Wetlands function as natural infrastructure, absorbing water during heavy rain and slowing runoff before it rushes downstream. When they disappear, more water reaches homes and neighborhoods more quickly, raising the risk of costly river flooding.
Because NFIP policies cover only about 30% of average annual flood losses, the total cost of historical wetland loss could exceed $33 billion once uninsured and privately insured damage is included.
Earlier wetland loss drove disproportionately higher flood damage in lower-income communities and in communities with higher shares of non-white residents.
The benefits of wetlands extend beyond flood protection.

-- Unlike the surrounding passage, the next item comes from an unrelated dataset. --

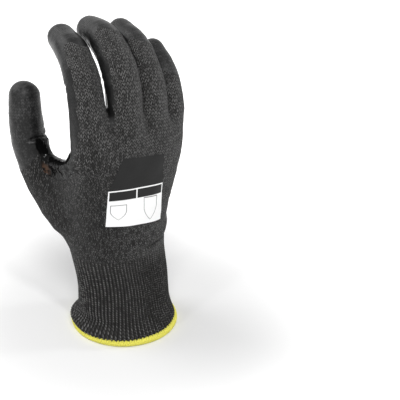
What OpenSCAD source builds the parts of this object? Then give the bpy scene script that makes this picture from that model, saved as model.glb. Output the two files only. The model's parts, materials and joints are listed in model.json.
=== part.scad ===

These ecosystems also help support cleaner water, wildlife habitat, carbon storage, and recreation, so losing them erodes multiple community benefits at once.
What's being done about wetland loss?
The study's authors said the findings could help state and federal officials better account for wetlands when making land-use decisions, setting flood insurance prices, funding infrastructure, and weighing conservation investments such as easements and land acquisitions.
According to the EDF, protecting wetlands produced benefits greater than conservation costs in 16% of the sub-watersheds studied. In the top 10% of sub-watersheds, each hectare of wetlands provided at least $24,783 in residential flood risk reduction value, while in the top 1%, that figure was more than $301,268.
The research could also shape a major federal policy debate. A proposed new definition of "Waters of the United States" could leave up to 91% of non-tidal wetlands without federal protection.
Non-WOTUS wetlands without additional protections currently provide about $177 billion in flood mitigation benefits to residential properties alone.
Local wetland protection, restoration projects, and smarter upstream development decisions can all help reduce flood risk over time.